Chicago: Firstly, the train I always take back and forth between Chicago and Grand Rapids, MI is the Pere Marquette which runs on the same track, backwards and forwards. Which means I was facing backwards during the entire train trip, yet still felt and knew the moment we hit the city even without looking out of the window (I was actually reading my Kindle at the time). Returning to Chicago has always had that same feeling. Like a clenched muscle finally releasing and relaxing; this time after nearly five years.
The city has always felt like home to me, from the first day I arrived in June of 2004 when I was 21. It still does, nine and a half years later. Walking from Union Station to the Quincy brown like El station I was annoyed by meandering tourists and the ever present pigeons (undoubtedly fed by the same irritating tourists, even though it's illegal and you can be fined). I impatiently waited for my train while basking in the warmth of the heat lamps (ah, the luxury!). Got off in my old 'hood to see new chains has sprouted up (Jamba Juice, Potbelly's, H&R Block etc.) on a street formerly occupied almost entirely by local, small businesses. Thank gawd Clarke's diner (24 hour diner w/ booze), Belmont army surplus, Blue Havana, and Ragstock were still in place. I walked past another shop, whose name I cannot recall, and was cheered to see a leather jock strap clad mannquin in the window. Same ol', same ol' Lakeview (name of the neighbourhood).

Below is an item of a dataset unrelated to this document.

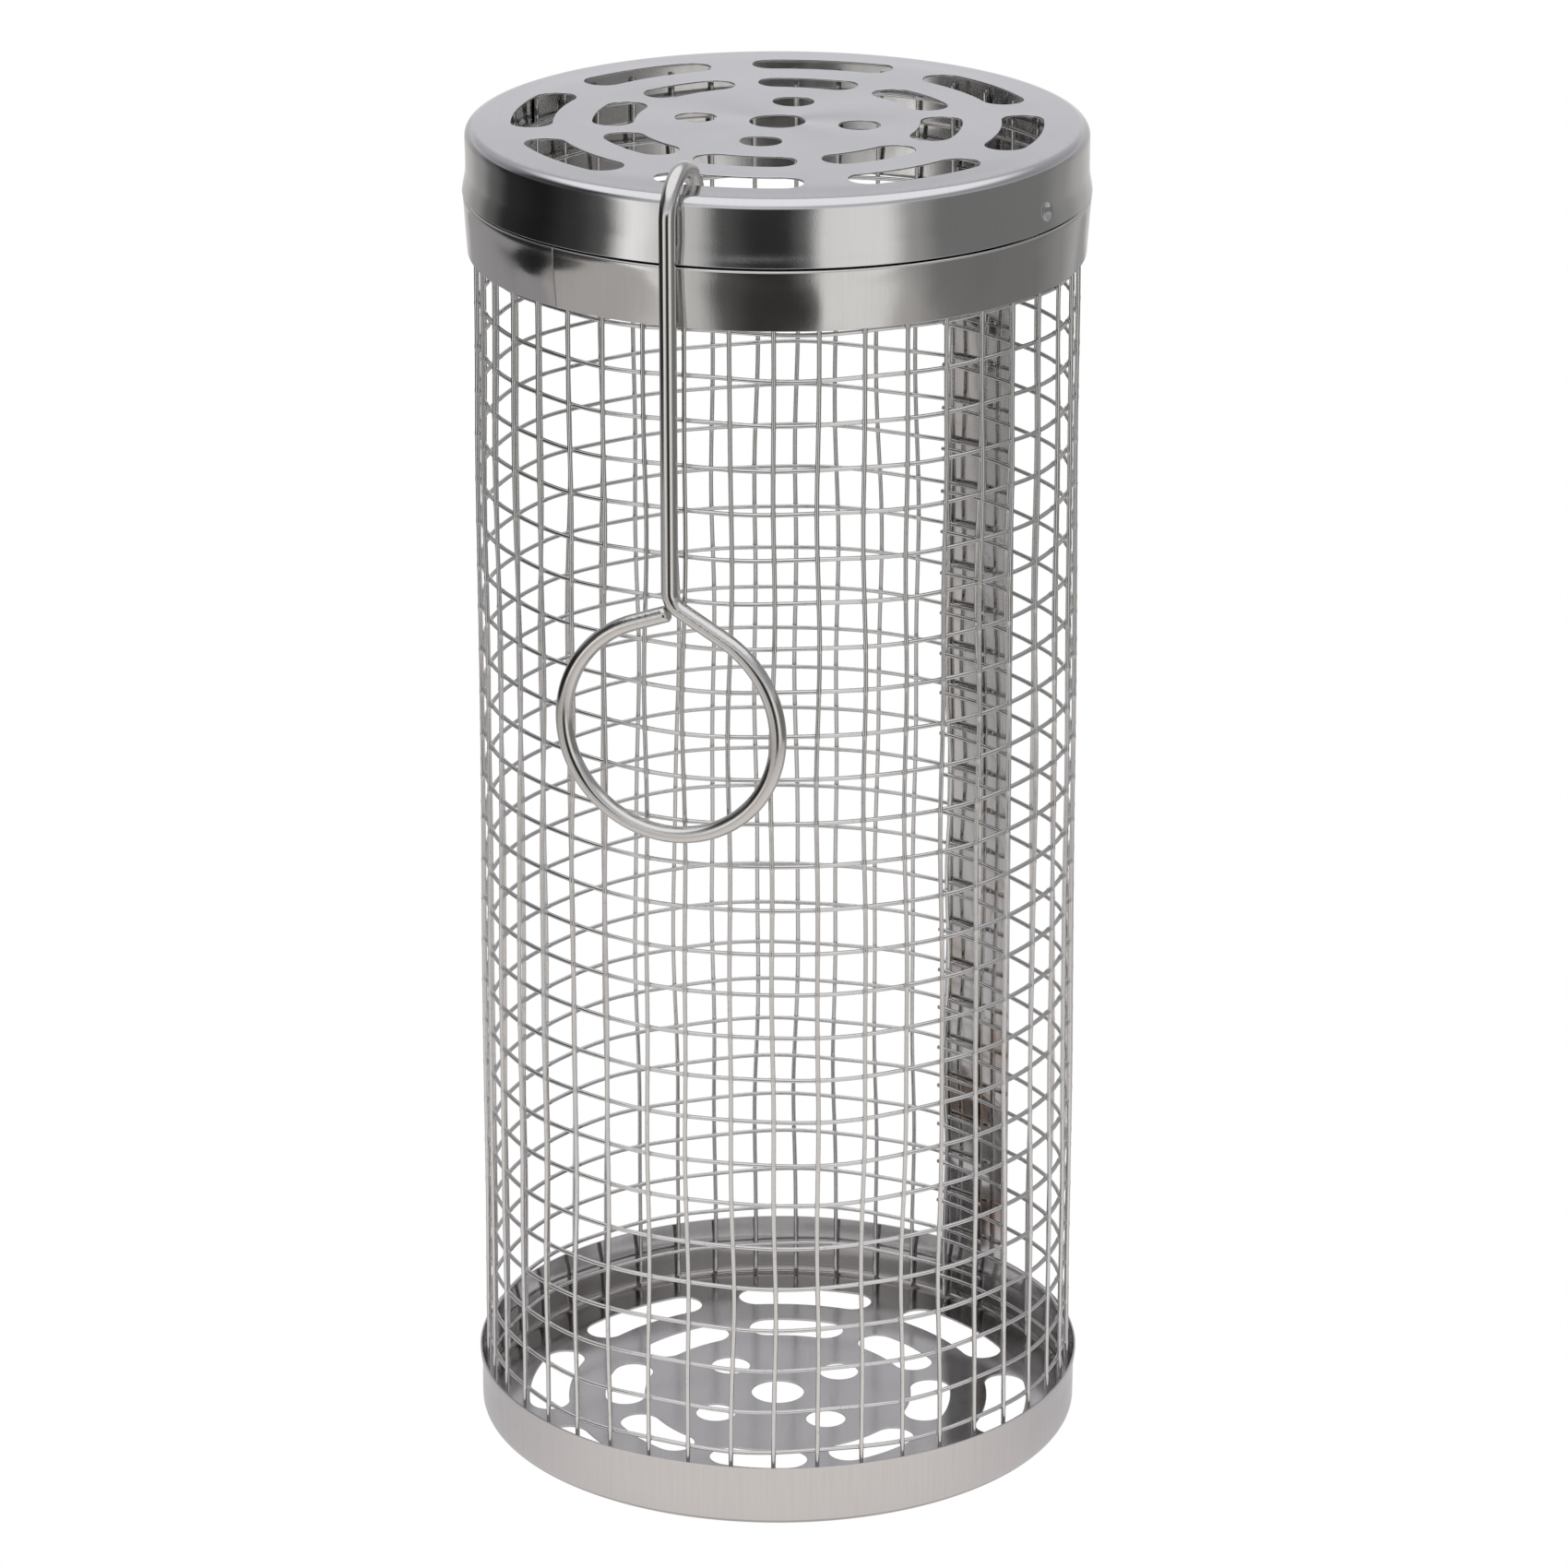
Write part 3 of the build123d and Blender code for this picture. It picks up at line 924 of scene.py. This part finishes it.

I stayed with a dear, old friend whom I hadn't seen since I moved from Chicago to Los Angeles (yuck) almost four and a half years ago. Another part of Chicago that hadn't changed or if so, only for the better (good people are like good scotch as someone, somewhere once said). Although my visit had been cut short by two days, my time in Chicago was as charming and comfortable as rereading a favourite book that had been misplaced for a time. On top of that, I was finally over the inevitable jet lag. Yes!
Overall: Even after six states, well over a dozen addresses, and three cross country moves Chicago remains the only place that has ever truly felt like my home. Obviously my dogs would be miserable living in the city proper, but somewhere on the outskirts (within Metra train commute to the city) with an acre or two? Yes ma'am. Room for the dogs, room for a large garden, and transit into the city for sushi, Middle Eastern grocery stores, art galleries, museums, the food festival, street fairs, and the Lakeshore.
I missed the city from the pit of my stomach even as I stood on the sidewalk waiting for a cab to O'Hare (for the umpteenth time in my life).
Tucson: I don't know if it was from post-travel exhaustion or what, but returning to Tucson was underwhelming. The three and a half years I've lived here has been the best three and a half years of my life. I adopted my dogs, I've made lifelong friends, and have personally evolved more than I'd have thought possible only a few years ago. Still, I feel like the well has gone dry and it's time to move to greener pastures. (Yes, that is a very topical Arizona and Midwest analogy.)
The past fifteen days (the number of days I've been back in Tucson) have been largely spent puttering around the house and watching movies on Netflix. Basically, I've been a hermit with a few very notable exceptions: repairing friendships between myself and the people I love the most in this town. Otherwise, going to the grocery store and a doctor's appointment have been my sole excursions.
Lessons learned? My hometown is in Michigan. Chicago is my home. Tucson is not really my home.
(P.S. I didn't feel like proofing this post, except for a bit as I wrote, so please forgive any errors. I'll get around to fixing them eventually. Thanks!)